1944, prélude aux idées de 2000
L’idée d’appropriation du territoire forestier par les communautés a germé pour la première fois dans un passé plus lointain qu’on le pense, a signalé François L’Italien, doctorant en sociologie à l’Université Laval : en 1944, l’économiste et sociologue Esdras Minville, alors directeur de l’École des hautes études commerciales de Montréal, estimait que la structure économique de l’utilisation de la forêt, fondée sur une logique de la demande plutôt que de l’offre, devrait idéalement s’arrimer aux manières de gérer le territoire et non à l’échange de biens.

Selon Minville, il fallait notamment créer des organismes de coordination régionale formés d’acteurs sectoriels et locaux. Peu à peu, cette vision s’immisce aujourd’hui dans les esprits des élus locaux. En 2008, Mont-Carmel, une municipalité de 1500 résidants située à proximité de Kamouraska, a obtenu l’aval du MRNF pour la constitution d’un laboratoire rural pour l’aménagement du territoire forestier.

Ce projet de forêt communale, décrit par le maire Denis Lévesque, comprend notamment l’acquisition d’une pourvoirie sur le territoire, l’utilisation de la biomasse pour le chauffage de trois établissements, l’exploitation du potentiel récréotouristique, et ce, dans le respect des normes de l’industrie.

La MRC Maria-Chapdelaine, dans la région du Saguenay–Lac-Saint-Jean, réclame pour sa part 10,3 % de son territoire pour la concrétisation de son projet de forêt de proximité, en partenariat avec l’industrie. Le projet permettrait la création de 739 emplois directs et l’exploitation de la matière ligneuse constituera la principale activité économique que génèrera le projet, a signalé le préfet de la MRC, Jean-Pierre Boivin.

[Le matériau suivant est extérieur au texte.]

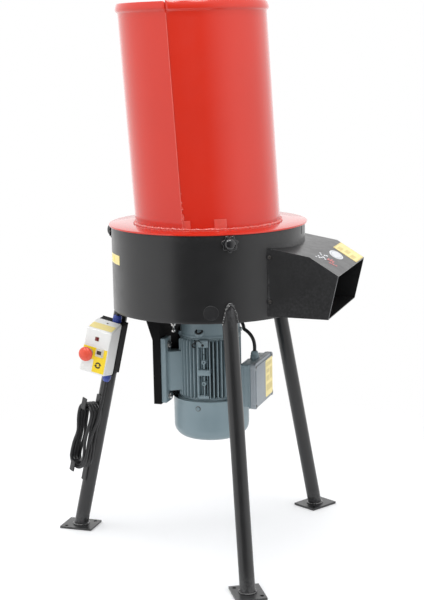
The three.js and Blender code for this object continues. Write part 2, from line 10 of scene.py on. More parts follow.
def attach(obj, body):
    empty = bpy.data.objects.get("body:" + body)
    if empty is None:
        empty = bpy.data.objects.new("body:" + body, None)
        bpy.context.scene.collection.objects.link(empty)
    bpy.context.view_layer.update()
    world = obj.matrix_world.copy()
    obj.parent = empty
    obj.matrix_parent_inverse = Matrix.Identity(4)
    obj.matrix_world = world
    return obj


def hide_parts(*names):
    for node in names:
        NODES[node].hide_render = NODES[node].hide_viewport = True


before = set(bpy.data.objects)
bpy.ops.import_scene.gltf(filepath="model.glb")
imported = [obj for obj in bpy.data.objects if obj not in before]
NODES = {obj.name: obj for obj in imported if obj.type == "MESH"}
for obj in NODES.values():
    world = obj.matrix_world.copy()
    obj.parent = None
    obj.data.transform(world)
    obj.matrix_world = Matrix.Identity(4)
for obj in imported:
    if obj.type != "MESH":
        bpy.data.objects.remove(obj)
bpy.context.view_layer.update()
AX = 27.5
MM = 0.001
RAD = math.pi / 180
scene = bpy.context.scene


def to_m(p):
    return Vector(((p[0] + AX) * MM, p[1] * MM, p[2] * MM))


# ------------------------------------------------------------------ camera, light, stage
cam_data = bpy.data.cameras.new("camera")
cam = bpy.data.objects.new("camera", cam_data)
scene.collection.objects.link(cam)
PSI, PITCH, ROLL = 18.472 * RAD, 10.65 * RAD, -1.156 * RAD
fwd = Vector((-math.sin(PSI) * math.cos(PITCH), math.cos(PSI) * math.cos(PITCH), -math.sin(PITCH)))
right = Vector((math.cos(PSI), math.sin(PSI), 0))
up = right.cross(fwd)
r_ = math.cos(ROLL) * right + math.sin(ROLL) * up
u_ = -math.sin(ROLL) * right + math.cos(ROLL) * up
cam.matrix_world = Matrix((
    (r_.x, u_.x, -fwd.x, 1.0380), (r_.y, u_.y, -fwd.y, -3.0251), (r_.z, u_.z, -fwd.z, 1.2021), (0, 0, 0, 1)))
cam_data.sensor_width = 36
cam_data.lens = 81
cam_data.shift_x = 0.0041
cam_data.clip_start, cam_data.clip_end = 0.05, 60
scene.camera = cam
scene.view_settings.view_transform = "Standard"
scene.view_settings.look = "None"

world = bpy.data.worlds.new("studio")
scene.world = world
world.use_nodes = True
wn, wl = world.node_tree.nodes, world.node_tree.links
wn.clear()
# Soft studio all round for diffuse light. The gloss sees bright side walls, a dark camera side and a bright back.
RAD0 = math.pi / 180


def dir_az(a, z=0.0):
    t = -90 * RAD0 + PSI + a * RAD0
    return (math.cos(t), math.sin(t), z)


def wmath(op, a, b=None):
    x = wn.new("ShaderNodeMath")
    x.operation = op
    for k, v in ((0, a), (1, b)):
        if v is None:
            continue
        if isinstance(v, (int, float)):
            x.inputs[k].default_value = v
        else:
            wl.new(v, x.inputs[k])
    return x.outputs[0]


def wramp(src, a, b, lo, hi):
    x = wn.new("ShaderNodeMapRange")
    x.interpolation_type = "SMOOTHSTEP"
    for k, v in (("From Min", a), ("From Max", b), ("To Min", lo), ("To Max", hi)):
        x.inputs[k].default_value = v
    wl.new(src, x.inputs["Value"])
    return x.outputs[0]


w_out, w_mix, w_lp = wn.new("ShaderNodeOutputWorld"), wn.new("ShaderNodeMixShader"), wn.new("ShaderNodeLightPath")
w_tc = wn.new("ShaderNodeTexCoord")
w_sep = wn.new("ShaderNodeSeparateXYZ")
wl.new(w_tc.outputs["Generated"], w_sep.inputs[0])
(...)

La MRC d’Abitibi-Ouest, qui a subi les contrecoups de la fermeture de l’usine Tembec en 2011, mijote également un projet de forêt de proximité, présenté par Sylvie Grenier, directrice du service de forêt-géomatique de la MRC. On a ainsi signé avec le MRNF un contrat d’aménagement de 41 200 mètres cubes de son territoire.

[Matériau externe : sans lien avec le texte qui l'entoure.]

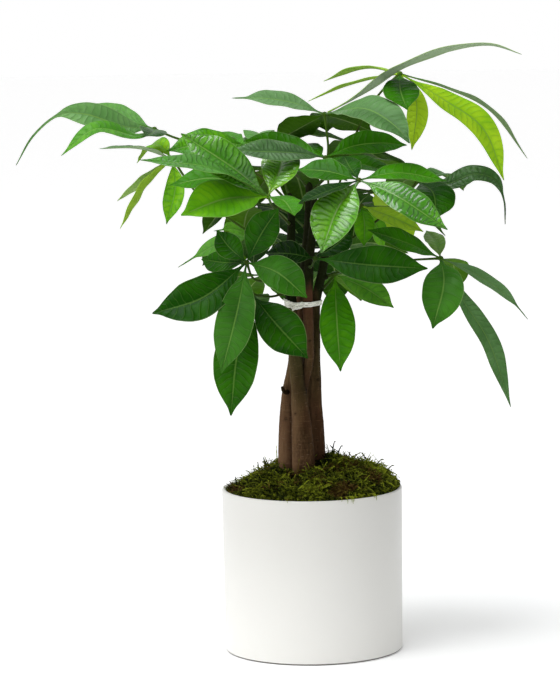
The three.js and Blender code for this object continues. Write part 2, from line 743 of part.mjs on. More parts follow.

L’aménagement forestier : à chacun sa vision
La constitution d’un modèle de développement forestier au Québec a donné lieu à un débat fertile pour conclure cette journée. Jocelyn Lessard, directeur de la Fédération des coopératives forestières du Québec, a plaidé pour que les travailleurs forestiers soient considérés comme des acteurs de premier plan et non comme des sous-traitants dans le nouveau régime forestier.

La présidente de Solidarité rurale du Québec, Claire Bolduc, a déploré pour sa part le fait que les forêts de proximité ne fassent plus l’objet de projets-pilotes. « Malheureusement, on parle encore de la forêt comme d’un stock et non pas aussi comme d’un milieu de vie », a-t-elle ajouté.

Robert Laplante, directeur de l’Institut de recherche en économie contemporaine, a estimé quant à lui que le nouveau régime n’est qu’un prolongement du statu quo, parce qu’il est basé seulement sur une perspective d’approvisionnement. « On essaie d’apparier la possibilité forestière avec la gloutonnerie des industriels. Il faut passer d’un style de gestion sectorielle à patrimoniale », a-t-il soutenu.